The symptoms due to phytoparasitic nematode injury varies widely depending on the plant host (even variety), the nematode species (even race), age of the plant, geographical location, climatic conditions etc. In general, an overall patchy appearance of plants in a field is considered indicative of nematode infestation. More specifically, nematode injury results in galling of the roots (abnormal swelling in the tissues due to rapid multiplication of cells in the cortical region) caused by species of root knot (Meloidogyne spp.) and cyst (Heterodera spp.) nematodes, lesions (localized, discolored area) caused by lesion nematodes (Pratylenchus spp.), suppression of cell division resulting in `stubby` roots (Trichodorus spp.), growth abnormalities including crinkling or twisting of above-ground parts (Aphelenchoides spp.) and even cell necrosis (death) in some cases. Plant parasitic nematodes may be endoparasitic in nature as in the case of the root-knot and lesion nematodes or ectoparasitic as in the dagger nematode (Xiphinema spp.) and lance nematode (Hoplolaimus spp.). Nematodes can be vectors of plant viruses and are also known to induce disease complexes by creating infection courts for the entry of other plant pathogenic fungi and bacteria.
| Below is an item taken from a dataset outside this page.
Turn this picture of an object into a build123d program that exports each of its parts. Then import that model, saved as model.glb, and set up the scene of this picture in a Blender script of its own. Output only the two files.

Chemical nematocides as soil fumigants or non-fumigants have been in use for many years and represent one of the few feasible processes for countering nematodes. At present, the process involves repeated applications of synthetic chemicals to the ground prior to planting the crop. These chemicals are extremely toxic to organisms besides nematodes and pose serious threat to the environment. With the renewed emphasis on clean water and air by the United States Environmental Protection Agency, and the detection of many of these active ingredients or the metabolites thereof in ground water and in several non-target organisms, there has been serious concern as to the manufacture and/or use of these chemicals. One of the most effective, economical, and widely used nematocides, DBCP (1,2-dibromo-3-chloropropane) was judged to incite male sterility and possible carcinogenesis an was reported in ground water. Another widely used chemical, EDB (ethylene dibromide), was also found in ground water. Yet another very common insecticide-nematocide, aldicarb (2-methyl-2-(methylthio) propionaldehyde O-(methylcarbmoyl)oxime), was found to be acutely toxic and was found in ground water in several regions of the United States. Carbofuran (2,3-dihydro-2,2-dimethyl-7-benzofuranyl methylcarabmate) and 1,3-D (1,3-dichloropropane), two very commonly used nematocides, are under special review by the EPA, because of their avian toxicity and possible carcinogenic effects.
No known commercially acceptable biological agents have been effective in controlling nematodes to date.